Masorti Olami (major Conservative organization) states that "We practice a robust and Halachic Judaism firmly rooted in Torah and Mitzvot but fully integrated into our modern-day lives. We distinguish ourselves by examining the values of egalitarianism, pluralism, humanism, tolerance and democracy in the development of Jewish tradition alongside traditional halachic sources." (Masorti Olami, About Us)
"...The authors of both the Written Torah and the Oral Torah were influenced by the social, scientific, legal and, even to a degree, moral context of their times. Although the extraordinary and visionary idea of ethical monotheism transformed how key values and concerns were perceived, and led to the transformation of ancient narratives, compare the ancient precedents with the Torah’s account of The Flood, outlawing human sacrifice, idolatry and numerous forms of immorality and requiring the pursuit of justice and loving kindness, nevertheless the authors of this great work which we call Judaism were limited by the contexts of their times." (Masorti Olami, Masorti Ideology, Religion And Truth).
Stating earlier on the page, "I do not believe that God told us to root out Amalek and the seven nations who inhabited the land previous to the arrival of the Children of Israel there, a course of action which we call ethnic cleansing today. Rather, the authors of that section of the Torah understood God’s role in their history in that way at that time, or had reasons for wanting us to think of it in that manner" (Ibid).
So while the original position of Conservatism might have been within #6, The contemporary position might be closer to #5 (That last quote however, and the rest of its source text, ventures well into #4, even denying a section of the Torah, if I understand his position correctly). Of course these are just the views of their respective organizations, other organizations and individuals that identify as Conservative range from more to less traditional.
Neil Gillman, a philosophy professor at the RA’s Jewish Theology Seminary, urged Conservative Judaism to “abandon its claim that we are a halachic movement,” which he called “irrelevant to the vast majority of our lay people” (JTA Article).
A few of the reforms of the Rabbinical Assembly can be surveyed here
Reform Judaism/Progressive Judaism
The Jewish Encyclopedia 1906 on Reform Judaism, this section being written by Reform Jews, says the following: "Talmudic legalism certainly was a product of the Talmudic period. It was not originally inherent in Judaism. It must not be accepted as eternally obligatory upon later generations. But was Biblical law, perhaps, the original, divinely established norm and form of Judaism, and, as such, binding upon all subsequent generations? If it was, then Reform Judaism, ignoring post-Biblical development and tradition, was identical with Karaism; [ie. If this were the case, Reform Judaism would still have to find a way to follow all biblical laws, merely rejecting orthodox interpretation] and, furthermore, [Reform Judaism's] omission of all reference to [priestly] and sacrificial institutions, though these form an integral part of the Mosaic law and revelation, is in violation of the assumption that Judaism is Law, which Law divinely revealed is the Pentateuch."
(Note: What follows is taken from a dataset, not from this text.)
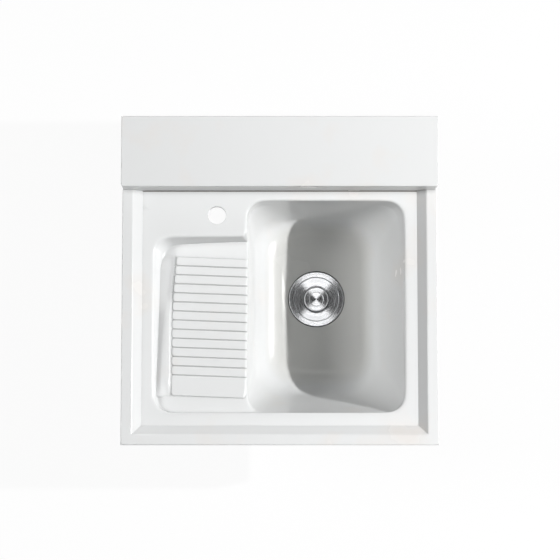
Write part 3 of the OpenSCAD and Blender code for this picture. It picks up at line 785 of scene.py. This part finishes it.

"This was the dilemma with which Reform theologians were confronted[...]. To meet it, a distinction was drawn between the moral and the ceremonial laws, though certainly the Torah nowhere indicates such distinction nor discloses or fixes the criteria by which the difference is to be established" (Ibid).
The entry implies that Reform Judaism attempted to jettison "ritual" law, however, it says, this did not include "the Sabbath and the other Biblical holy days, circumcision, and in certain circles the dietary laws" (Ibid).
Modern Reform Judaism is a highly liberal theology that emphasizes the "ever-changing nature of Judaism", and attempts to attenuate Jewish personhood with modern progressive values.
The Movement for Reform Judaism says,
"Torah min HaShamayim [The idea of Torah coming from Heaven] is deeply flawed [...] we see that [the Torah] is not a unity but a collection of documents woven together [...] we see that the authorship must be in question[...]. We believe that the Torah [The Written Torah] is a human creation – written by our ancestors and inspired by their understanding of themselves and the place of God in their lives – so ‘divine’ in one sense, but utterly human[...]. We can say that some laws have ‘eternal truth’ while others are a product of their time". (Movement for Reform Judaism, Torah)
"The rabbis utterly transformed a biblical ritual cult into the Judaism that we live today in response to the historical context in which they found themselves" (Movement for Reform Judaism, Authenticity).
"Indeed, none of the Judaism we have today, no matter what our denomination, comes straight from the Bible. It was these rabbinic ancestors who, adapting to crisis and the threat to their culture that came out of their historical reality, gave us the Talmuds, the law codes, and the responsa, all of which are a matrix of law and story "(Ibid, Halachah and Progressive Integrity).
"Progressive Jewish integrity compels us a Progressive movement as well as individual Progressive Jews to openly reach in to this unending inheritance, these uncountable forms, this matrix of teaching and story, and wrestle elements of it forth into the present. Unafraid to re-shape our prayers, to re-think festivals and the Jewish year, to grasp transforming acts such as conversion and marriage, and to transform them for the present[...]. Progressive Judaism gave priority to ethics; in a conflict with tradition, the ethical choice will determine the direction. Ethics, of course, change. We see this today in a world where, unthinkable 15 years ago, same sex couples marry in our synagogues." (Ibid).
It seems as though the Reform position is that both the Oral and Written Torah are the product of man, and that while they have significance in terms of tradition, Reform Judaism finds modern progressive positions preferable to the Torah, if they are at odds. Once again, these are only the views of these authors/organizations, different individuals within Reform might be more or less in line with tradition.